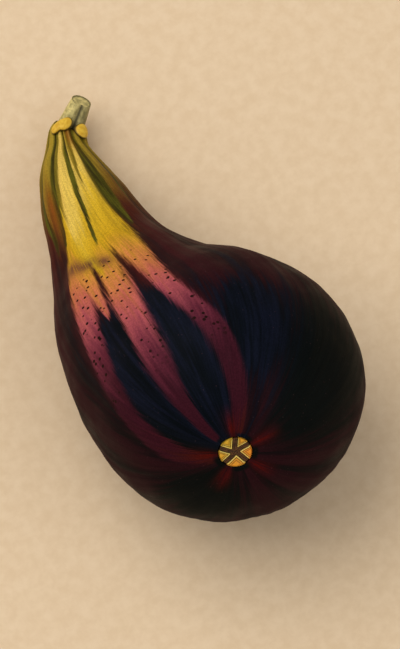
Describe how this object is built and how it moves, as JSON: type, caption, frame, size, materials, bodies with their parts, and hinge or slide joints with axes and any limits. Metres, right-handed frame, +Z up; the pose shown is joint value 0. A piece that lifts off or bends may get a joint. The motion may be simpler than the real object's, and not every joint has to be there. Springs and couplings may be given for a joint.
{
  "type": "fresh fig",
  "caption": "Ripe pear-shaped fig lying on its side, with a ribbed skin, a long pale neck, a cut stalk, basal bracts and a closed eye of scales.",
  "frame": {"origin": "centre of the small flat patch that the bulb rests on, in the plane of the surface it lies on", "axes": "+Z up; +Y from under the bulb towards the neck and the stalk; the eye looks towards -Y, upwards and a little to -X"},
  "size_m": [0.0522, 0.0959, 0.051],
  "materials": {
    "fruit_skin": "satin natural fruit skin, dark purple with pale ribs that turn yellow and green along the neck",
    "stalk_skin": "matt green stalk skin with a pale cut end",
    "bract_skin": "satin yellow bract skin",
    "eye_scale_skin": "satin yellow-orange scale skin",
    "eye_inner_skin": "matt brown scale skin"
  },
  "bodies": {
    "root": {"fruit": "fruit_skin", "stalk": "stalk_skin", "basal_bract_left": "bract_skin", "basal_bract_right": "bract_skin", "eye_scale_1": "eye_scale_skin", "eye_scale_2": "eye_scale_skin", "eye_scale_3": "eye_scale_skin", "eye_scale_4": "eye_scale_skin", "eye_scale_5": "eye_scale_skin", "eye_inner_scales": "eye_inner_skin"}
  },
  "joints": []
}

○ ○ ○ ○ ○

• [Task to complete]: Your task is to quote the listing above word for word.

• [Answer to this problem]:
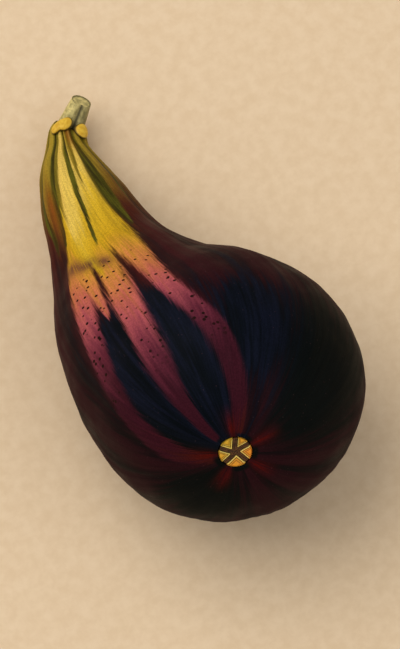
Describe how this object is built and how it moves, as JSON: type, caption, frame, size, materials, bodies with their parts, and hinge or slide joints with axes and any limits. Metres, right-handed frame, +Z up; the pose shown is joint value 0. A piece that lifts off or bends may get a joint. The motion may be simpler than the real object's, and not every joint has to be there. Springs and couplings may be given for a joint.
{
  "type": "fresh fig",
  "caption": "Ripe pear-shaped fig lying on its side, with a ribbed skin, a long pale neck, a cut stalk, basal bracts and a closed eye of scales.",
  "frame": {"origin": "centre of the small flat patch that the bulb rests on, in the plane of the surface it lies on", "axes": "+Z up; +Y from under the bulb towards the neck and the stalk; the eye looks towards -Y, upwards and a little to -X"},
  "size_m": [0.0522, 0.0959, 0.051],
  "materials": {
    "fruit_skin": "satin natural fruit skin, dark purple with pale ribs that turn yellow and green along the neck",
    "stalk_skin": "matt green stalk skin with a pale cut end",
    "bract_skin": "satin yellow bract skin",
    "eye_scale_skin": "satin yellow-orange scale skin",
    "eye_inner_skin": "matt brown scale skin"
  },
  "bodies": {
    "root": {"fruit": "fruit_skin", "stalk": "stalk_skin", "basal_bract_left": "bract_skin", "basal_bract_right": "bract_skin", "eye_scale_1": "eye_scale_skin", "eye_scale_2": "eye_scale_skin", "eye_scale_3": "eye_scale_skin", "eye_scale_4": "eye_scale_skin", "eye_scale_5": "eye_scale_skin", "eye_inner_scales": "eye_inner_skin"}
  },
  "joints": []
}